We’re delighted to announce that Dr Debbie Lisle, Reader at Queen’s University Belfast and author of Holidays in the Danger Zone: Entanglements of War and Tourism (University of Minnesota Press, 2016), will be the keynote speaker at ‘Governing (In)securities’, University of York, 4 July.
Crisis in Slow Motion: the Stubborn Habits of Migration
This paper contests the temporal ordering of crisis and emergency that framed EU migration during the summer of 2015 and continues to shape official responses to the supposed ‘weakening’ of Europe’s borders. Focusing specifically on arrival and reception experiences on the Greek island of Kos, this paper thinks with and alongside the encounters that are occluded by dominant crisis-framings in government, policy, media and activist circles.

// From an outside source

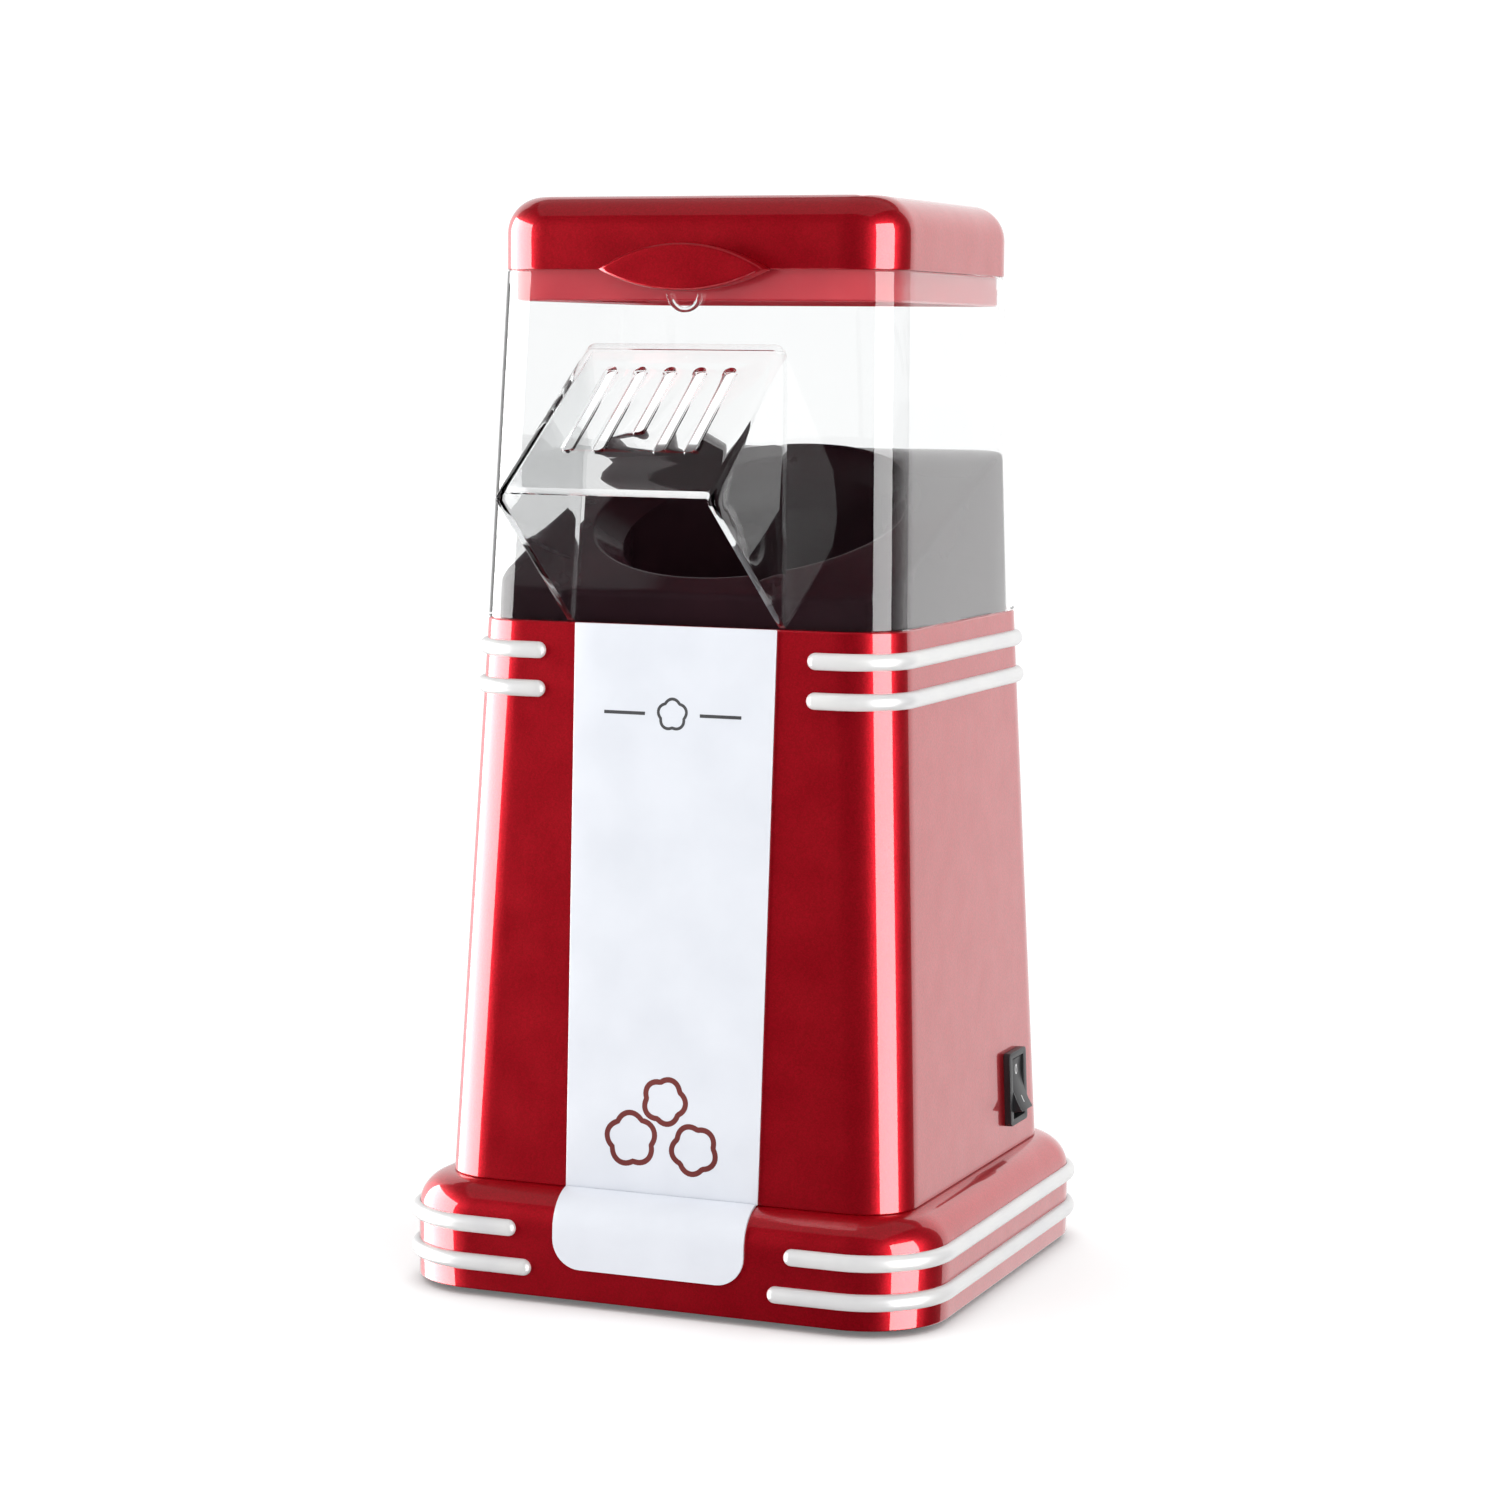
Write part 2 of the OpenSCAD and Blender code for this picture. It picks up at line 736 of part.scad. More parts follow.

It begins by exploring the mundane actions, daily habits and embodied rhythms of simply getting on in the midst of a crisis – the stubborn and often indifferent acts of living, persisting and moving despite the claim of emergency. Of particular interest here are the everyday human / non-human relations that persist in repetitive acts of daily living (e.g. washing, eating, playing) as well as the complex relationships that people on the move have with objects (e.g. backpacks, smartphones).
Focusing on these embodied and material relations is one way to visualize not only the rich, vibrant agencies that persist in and through moments of crisis, but also the non-spectacular moments of solidarity, care and circulation that contest dominant modes of abjection and rescue.